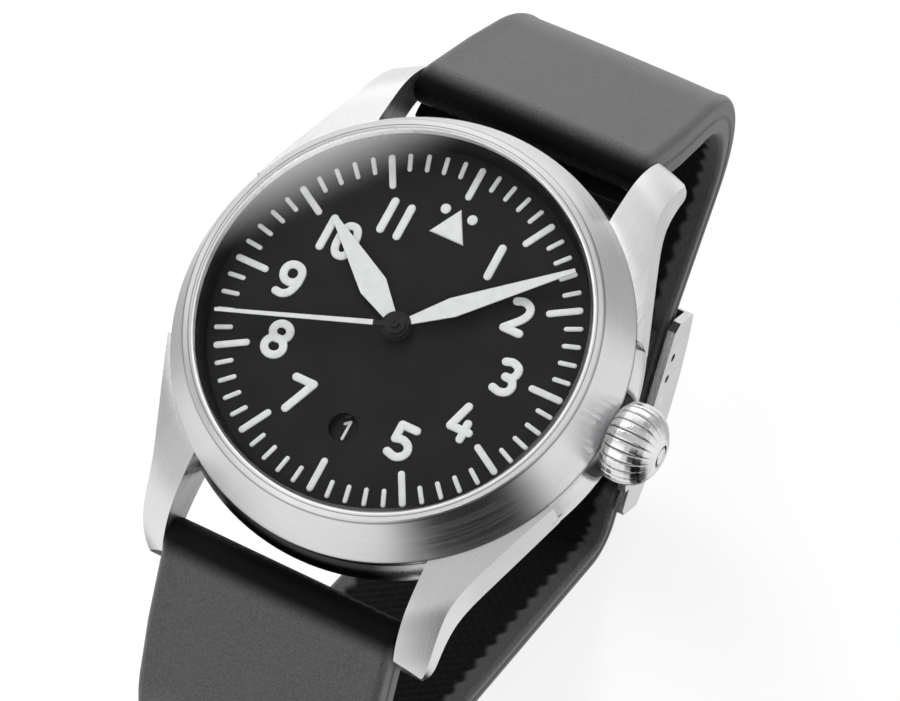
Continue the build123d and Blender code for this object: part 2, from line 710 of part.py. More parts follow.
# Winding rotor and its bearing, behind the train
rotor_bearing = disc(bearing_r, rotor_z - play, bridge_low_z)
save("rotor_bearing", rotor_bearing)
rotor = disc(rotor_r, rotor_z, rotor_z + rotor_t, bearing_r + play)
rotor += disc(rotor_r, rotor_z, rotor_z + rotor_rim_h, rotor_r - rotor_rim_w)
rotor -= Pos(0, rotor_r, rotor_z) * Box(2 * rotor_r + overrun, 2 * rotor_r, 4 * rotor_rim_h)
rotor += disc(rotor_hub_r, rotor_z, rotor_z + rotor_t, bearing_r + play)
window = disc(
    rotor_r - rotor_rim_w - rotor_web_w, rotor_z, rotor_z + rotor_t, rotor_hub_r + rotor_web_w)
for angle in (215.0, 325.0):
    wedge = Rot(0, 0, angle) * Pos(rotor_r / 2, 0, rotor_z) * Box(rotor_r, rotor_window_w, 2 * rotor_t)
    rotor -= window & wedge
save("rotor", rotor)

# Stem, winding pinion and fluted crown
bore_end_x = crown_in_x + crown_bore_l
save("stem", rod_x(stem_r, stem_in_x, bore_end_x, 0, stem_z))
pinion_face = Plane.YZ.offset(stem_in_x + pinion_inset) * Pos(0, stem_z) * (
    RegularPolygon(pinion_r, pinion_sides) - Circle(stem_r + play))
save("winding_pinion", extrude(pinion_face, amount=pinion_l))


def crown_section(x, radius):
    # a ring of lobes between grooves, each lobe with flats that follow its round
    depth = lobe_depth * radius / crown_r
    step = 360.0 / crown_lobes
    points = [around(radius - drop * depth, (i + turn) * step)
              for i in range(crown_lobes) for turn, drop in lobe_shares]
    return Plane.YZ.offset(x) * Pos(0, stem_z) * make_face(Polyline(*points, close=True))


crown = loft([crown_section(crown_in_x + share * crown_l, size * crown_r)
              for share, size in crown_stations_share], ruled=True)
crown -= rod_x(stem_r, crown_in_x - overrun, bore_end_x, 0, stem_z)
save("crown", crown)

# Spring bars, tube and thin tips
strap_clear = strap_w / 2
for name, side in (("spring_bar_12", 1), ("spring_bar_6", -1)):
    bar = rod_x(bar_r, -strap_clear + gap, strap_clear - gap, side * bar_y, bar_z)
    bar += rod_x(bar_tip_r, -lug_in_x - bar_tip_l + gap, lug_in_x + bar_tip_l - gap,
                 side * bar_y, bar_z)
    save(name, bar)

# Strap lines, each as its outward normal's angle and its offset from the origin
leave_normal = leave_angle
arm_normal = arm_slope - 90.0
bar_offset = bar_y * cos(radians(leave_normal)) + bar_z * sin(radians(leave_normal))
leave_offset = bar_offset + strap_end_r
bend_y = bend_reach_y - bend_r
bend_z = (leave_offset - bend_r - bend_y * cos(radians(leave_normal))) / sin(radians(leave_normal))


def bend_tangent(normal):
    return bend_y * cos(radians(normal)) + bend_z * sin(radians(normal)) + bend_r


arm_offset = bend_tangent(arm_normal)
apex_gap = hypot(bend_y + apex_y, bend_z - apex_z)
low_slope = degrees(atan2(bend_z - apex_z, bend_y + apex_y)) - degrees(asin(bend_r / apex_gap))
low_normal = low_slope - 90.0
low_offset = bend_tangent(low_normal)

# Clasp plane: its X runs down the arm from the clasp's upper end, its Y points outward
clasp_z = (arm_offset - clasp_y * cos(radians(arm_normal))) / sin(radians(arm_normal))
clasp_plane = Plane(origin=(0, clasp_y, clasp_z), z_dir=(1, 0, 0),
                    x_dir=(0, -cos(radians(arm_slope)), -sin(radians(arm_slope))))
strap_mid = -strap_end_t / 2
clasp_bar_s = adjust_first_s + 2 * adjust_pitch
strap_12_end_s = clasp_bar_s + strap_tail_l


def on_arm(s, out):
    point = clasp_plane.from_local_coords((s, out, 0))
    return (point.Y, point.Z)


def across(radius, s, out, half):
    # a round bar across the clasp
    return extrude(clasp_plane * Pos(s, out) * Circle(radius), amount=half, both=True)


def strap_outline(outer_points, outer_radii, inner_points, inner_radii):
    outer = FilletPolyline(*outer_points, radius=outer_radii)
    inner = FilletPolyline(*inner_points, radius=inner_radii)
    ends = [Line(outer @ 1, inner @ 1), Line(inner @ 0, outer @ 0)]
    return make_face([outer, inner] + ends)


def width_form():
    # the strap from the front: it tapers from the lugs to the clasp
    top = strap_end_r + bar_z + overrun
    low = apex_z - overrun
    half, end_half = strap_w / 2, strap_end_w / 2
    points = [(half, top), (half, taper_top_z), (end_half, taper_low_z), (end_half, low)]
    points += [(-x, z) for x, z in reversed(points)]
    reach = bend_reach_y + overrun
    return extrude(Plane.XZ * make_face(Polyline(*points, close=True)), amount=reach, both=True)


def from_bar(out):
    shift = direction(leave_normal)
    return (bar_y + out * shift[0], bar_z + out * shift[1])


strap_form = width_form()
outer_leave = (leave_normal, leave_offset)
inner_leave = (leave_normal, leave_offset - strap_lug_t)
inner_bend_r = bend_r - strap_bend_t
outline_12 = strap_outline(
    [from_bar(strap_end_r), line_cross(outer_leave, (arm_normal, arm_offset)),
     on_arm(strap_12_end_s, 0)], [bend_r],
    [from_bar(strap_end_r - strap_lug_t),
     line_cross(inner_leave, (arm_normal, arm_offset - strap_end_t)),
     on_arm(strap_12_end_s, -strap_end_t)], [inner_bend_r])
strap_roll = Pos(bar_y, bar_z) * Circle(strap_end_r)
# a heel under the bar reaches in below the case's edge
strap_heel = Pos(bar_y - heel_in / 2, bar_z - heel_drop + heel_t / 2) * RectangleRounded(
    heel_in, heel_t, heel_round)
strap_12 = extrude(Plane.YZ * (outline_12 + strap_roll + strap_heel), amount=strap_w / 2, both=True)
strap_12 &= strap_form
strap_12 -= rod_x(bar_r + play, -strap_w, strap_w, bar_y, bar_z)
tube_places = [clasp_bar_s - tube_pitch * n for n in (1, 2)]
for s in tube_places + [clasp_bar_s]:
    strap_12 -= across(strap_tube_r, s, strap_mid, strap_w)
save("strap_12", strap_12)
tubes = [across(strap_tube_r, s, strap_mid, strap_end_w / 2 + play) for s in tube_places]
save("strap_tubes", Compound(children=tubes))

# 6 o'clock strap, drawn mirrored: it runs under the wrist, folds at the apex and
# comes back up into the clasp's lower end
mirror_arm = -180.0 - arm_normal
fold_out = line_cross((low_normal, low_offset), (mirror_arm, arm_offset))
fold_in = line_cross((low_normal, low_offset - strap_end_t), (mirror_arm, arm_offset - strap_end_t))
end_out = on_arm(end_bar_s, 0)
end_in = on_arm(end_bar_s, -strap_end_t)
outline_6 = strap_outline(
    [from_bar(strap_end_r), line_cross(outer_leave, (low_normal, low_offset)), fold_out,
     (-end_out[0], end_out[1])], [bend_r, apex_r],
    [from_bar(strap_end_r - strap_lug_t),
     line_cross(inner_leave, (low_normal, low_offset - strap_end_t)), fold_in,
     (-end_in[0], end_in[1])], [inner_bend_r, apex_r - strap_end_t])
end_mid = on_arm(end_bar_s, strap_mid)
end_roll = Pos(-end_mid[0], end_mid[1]) * Circle(strap_end_t / 2)
face_6 = outline_6 + strap_roll + strap_heel + end_roll
strap_6 = extrude(Plane.YZ * face_6, amount=strap_w / 2, both=True)
strap_6 &= strap_form
strap_6 = mirror(strap_6, Plane.XZ)
strap_6 -= rod_x(bar_r + play, -strap_w, strap_w, -bar_y, bar_z)
strap_6 -= across(strap_tube_r, end_bar_s, strap_mid, strap_w)
save("strap_6", strap_6)
save("strap_6_end_bar", across(strap_tube_r, end_bar_s, strap_mid, strap_end_w / 2))

# Clasp cover: curved plate with two cheeks that have adjusting holes
half_clasp = clasp_w / 2
cheek_in = half_clasp - cheek_t
cover_top = ThreePointArc((0, cover_lift + cover_t), (clasp_l / 2, cover_lift + cover_t + cover_crown),
                          (clasp_l, cover_lift + cover_t))
cover_side = make_face([
    cover_top,
    Line((clasp_l, cover_lift + cover_t), (clasp_l, -cheek_drop + cover_t)),
    Line((clasp_l, -cheek_drop + cover_t), (clasp_l - cover_t, -cheek_drop)),
    Line((clasp_l - cover_t, -cheek_drop), (cover_t, -cheek_drop)),
    Line((cover_t, -cheek_drop), (0, -cheek_drop + cover_t)),
    Line((0, -cheek_drop + cover_t), (0, cover_lift + cover_t)),
])
hollow_top = ThreePointArc((-overrun, cover_lift), (clasp_l / 2, cover_lift + cover_crown),
                           (clasp_l + overrun, cover_lift))
hollow_side = make_face([
    hollow_top,
    Line((clasp_l + overrun, cover_lift), (clasp_l + overrun, -cheek_drop - overrun)),
    Line((clasp_l + overrun, -cheek_drop - overrun), (-overrun, -cheek_drop - overrun)),
    Line((-overrun, -cheek_drop - overrun), (-overrun, cover_lift)),
])
cover = extrude(clasp_plane * cover_side, amount=half_clasp, both=True)
cover -= extrude(clasp_plane * hollow_side, amount=cheek_in, both=True)
for n in range(adjust_holes):
    cover -= across(adjust_hole_r, adjust_first_s + n * adjust_pitch, strap_mid, clasp_w)
cover -= across(button_r + play, button_s, strap_mid, clasp_w)
hinge_out = -cheek_drop - blade_gap
ear = Pos(cover_hinge_s, hinge_out) * Circle(ear_r)
ear += Pos(cover_hinge_s, (hinge_out - cheek_drop) / 2) * Rectangle(ear_w, cheek_drop / 2)
ears = extrude(clasp_plane * ear, amount=half_clasp, both=True)
ears -= extrude(clasp_plane * ear, amount=cheek_in, both=True)
cover += ears
cover -= across(pin_r, cover_hinge_s, hinge_out, clasp_w)
save("clasp_cover", cover)
save("clasp_bar", across(adjust_hole_r, clasp_bar_s, strap_mid, half_clasp)
     + across(strap_tube_r, clasp_bar_s, strap_mid, cheek_in - play))
save("cover_hinge_pin", across(pin_r, cover_hinge_s, hinge_out, half_clasp))

# Blades: the first hangs on the cover, the second folds back on the first
half_blade = blade_w / 2
low_out = hinge_out - knuckle_r - blade_gap - blade_t / 2
blade_1 = extrude(clasp_plane * (
    Pos((cover_hinge_s + far_hinge_s) / 2, hinge_out) * Rectangle(cover_hinge_s - far_hinge_s, blade_t)
    + Pos(cover_hinge_s, hinge_out) * Circle(knuckle_r)), amount=half_blade, both=True)
blade_1 -= across(pin_r + play, cover_hinge_s, hinge_out, clasp_w)
knuckle_third = half_blade / 3
far_out = (hinge_out + low_out) / 2
far_knuckle = Pos(far_hinge_s, far_out) * Circle(knuckle_r)
notch = Pos(far_hinge_s, far_out) * Circle(knuckle_r + blade_gap)
blade_1 += extrude(clasp_plane * far_knuckle, amount=half_blade, both=True)
blade_1 -= extrude(clasp_plane * notch, amount=knuckle_third, both=True)
blade_1 -= across(pin_r, far_hinge_s, far_out, clasp_w)
save("clasp_blade_1", blade_1)
save("far_hinge_pin", across(pin_r, far_hinge_s, far_out, half_blade))
blade_2 = extrude(clasp_plane * (
    Pos((blade_end_s + far_hinge_s) / 2, low_out) * Rectangle(blade_end_s - far_hinge_s, blade_t)),
    amount=half_blade, both=True)
blade_2 -= extrude(clasp_plane * notch, amount=half_blade, both=True)
blade_2 += extrude(clasp_plane * far_knuckle, amount=knuckle_third - blade_gap, both=True)
tongue = Pos(far_hinge_s + knuckle_r, low_out) * Rectangle(2 * knuckle_r, blade_t)
blade_2 += extrude(clasp_plane * tongue, amount=knuckle_third - blade_gap, both=True)
blade_2 -= extrude(clasp_plane * Pos((blade_end_s + far_hinge_s) / 2, low_out) * Rectangle(
    0.5 * (blade_end_s - far_hinge_s), 2 * blade_t), amount=half_blade / 2, both=True)
blade_2 -= across(pin_r + play, far_hinge_s, far_out, clasp_w)
save("clasp_blade_2", blade_2)

# Push buttons through the cheeks
for name, side in (("clasp_button_right", 1), ("clasp_button_left", -1)):
    stem_part = extrude(clasp_plane * Pos(button_s, strap_mid) * Circle(button_r),
                        amount=side * (half_clasp + button_proud))
    stem_part -= extrude(clasp_plane * Pos(button_s, strap_mid) * Circle(2 * button_r),
                         amount=side * (cheek_in - button_travel))
    save(name, stem_part)
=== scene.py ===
import math

import bpy
import numpy as np
from mathutils import Matrix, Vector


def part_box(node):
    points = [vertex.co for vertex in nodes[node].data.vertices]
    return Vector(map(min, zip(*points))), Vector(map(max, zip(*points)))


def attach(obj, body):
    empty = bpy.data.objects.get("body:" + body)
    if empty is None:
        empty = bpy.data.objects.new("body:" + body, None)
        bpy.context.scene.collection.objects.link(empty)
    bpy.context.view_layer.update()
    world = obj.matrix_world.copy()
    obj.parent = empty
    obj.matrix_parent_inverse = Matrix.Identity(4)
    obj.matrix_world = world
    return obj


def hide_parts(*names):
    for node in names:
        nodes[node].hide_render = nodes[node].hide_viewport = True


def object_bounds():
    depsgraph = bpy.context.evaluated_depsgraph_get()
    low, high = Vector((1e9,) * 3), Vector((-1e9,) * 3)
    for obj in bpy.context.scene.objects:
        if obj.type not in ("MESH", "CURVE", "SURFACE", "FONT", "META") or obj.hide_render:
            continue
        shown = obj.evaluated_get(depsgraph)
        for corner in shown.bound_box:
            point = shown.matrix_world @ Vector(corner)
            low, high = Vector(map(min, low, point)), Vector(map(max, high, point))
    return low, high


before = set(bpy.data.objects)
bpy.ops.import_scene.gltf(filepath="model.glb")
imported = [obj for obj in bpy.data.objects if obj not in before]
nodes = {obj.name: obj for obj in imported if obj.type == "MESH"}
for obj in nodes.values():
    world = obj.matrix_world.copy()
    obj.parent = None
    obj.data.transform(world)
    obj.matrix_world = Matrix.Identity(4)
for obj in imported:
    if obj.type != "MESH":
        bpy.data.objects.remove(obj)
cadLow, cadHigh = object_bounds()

# Pilot watch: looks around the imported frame. Sizes below are in mm and become metres in the meshes.
mm = 0.001
print("frame loaded with", len(nodes), "nodes")


def boxMm(node):
    low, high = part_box(node)
    return np.array(low) / mm, np.array(high) / mm


# Node tree helpers

def addNode(tree, kind, sockets=None, **props):
    node = tree.nodes.new(kind)
    for key, value in props.items():
        setattr(node, key, value)
    for key, value in (sockets or {}).items():
        if isinstance(value, bpy.types.NodeSocket):
            tree.links.new(value, node.inputs[key])
        else:
            node.inputs[key].default_value = value
    return node


def calc(tree, operation, first, second=0.0):
    return addNode(tree, "ShaderNodeMath", {0: first, 1: second}, operation=operation).outputs[0]


def product(tree, first, *others):
    for other in others:
        first = calc(tree, "MULTIPLY", first, other)
    return first


def vectorCalc(tree, operation, first, second=(0.0, 0.0, 0.0)):
    node = addNode(tree, "ShaderNodeVectorMath", {0: first, 1: second}, operation=operation)
    return node.outputs["Value" if operation in ("DOT_PRODUCT", "LENGTH") else "Vector"]


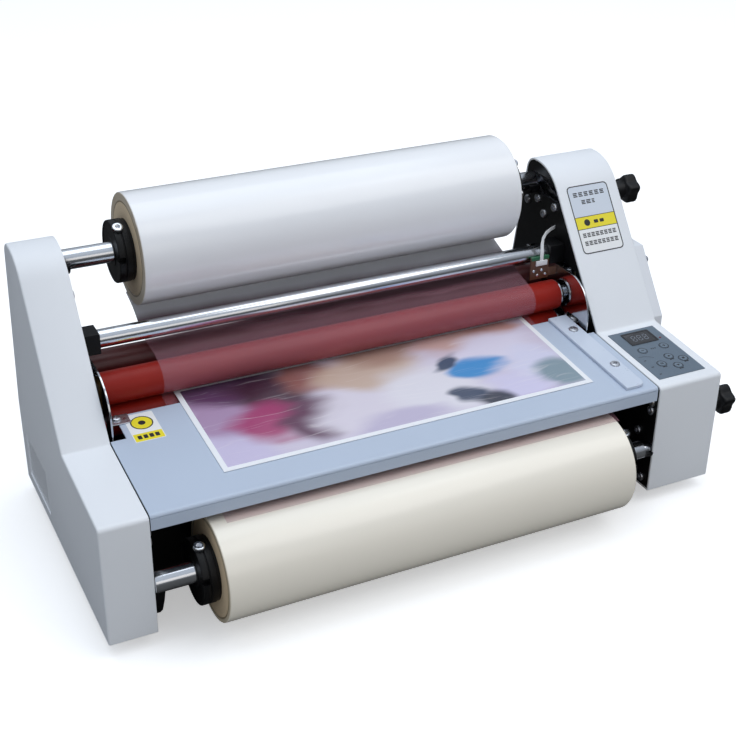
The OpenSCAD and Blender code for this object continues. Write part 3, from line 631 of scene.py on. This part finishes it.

○ ○ ○ ○ ○ ○ ○

## DIRECTIVE:
From the listing above, output exactly the run of lines that starts with the line containing "# Push buttons through the cheeks" and ends with the line containing "if obj.type not".

## FINISHED TASK:
# Push buttons through the cheeks
for name, side in (("clasp_button_right", 1), ("clasp_button_left", -1)):
    stem_part = extrude(clasp_plane * Pos(button_s, strap_mid) * Circle(button_r),
                        amount=side * (half_clasp + button_proud))
    stem_part -= extrude(clasp_plane * Pos(button_s, strap_mid) * Circle(2 * button_r),
                         amount=side * (cheek_in - button_travel))
    save(name, stem_part)
=== scene.py ===
import math

import bpy
import numpy as np
from mathutils import Matrix, Vector


def part_box(node):
    points = [vertex.co for vertex in nodes[node].data.vertices]
    return Vector(map(min, zip(*points))), Vector(map(max, zip(*points)))


def attach(obj, body):
    empty = bpy.data.objects.get("body:" + body)
    if empty is None:
        empty = bpy.data.objects.new("body:" + body, None)
        bpy.context.scene.collection.objects.link(empty)
    bpy.context.view_layer.update()
    world = obj.matrix_world.copy()
    obj.parent = empty
    obj.matrix_parent_inverse = Matrix.Identity(4)
    obj.matrix_world = world
    return obj


def hide_parts(*names):
    for node in names:
        nodes[node].hide_render = nodes[node].hide_viewport = True


def object_bounds():
    depsgraph = bpy.context.evaluated_depsgraph_get()
    low, high = Vector((1e9,) * 3), Vector((-1e9,) * 3)
    for obj in bpy.context.scene.objects:
        if obj.type not in ("MESH", "CURVE", "SURFACE", "FONT", "META") or obj.hide_render:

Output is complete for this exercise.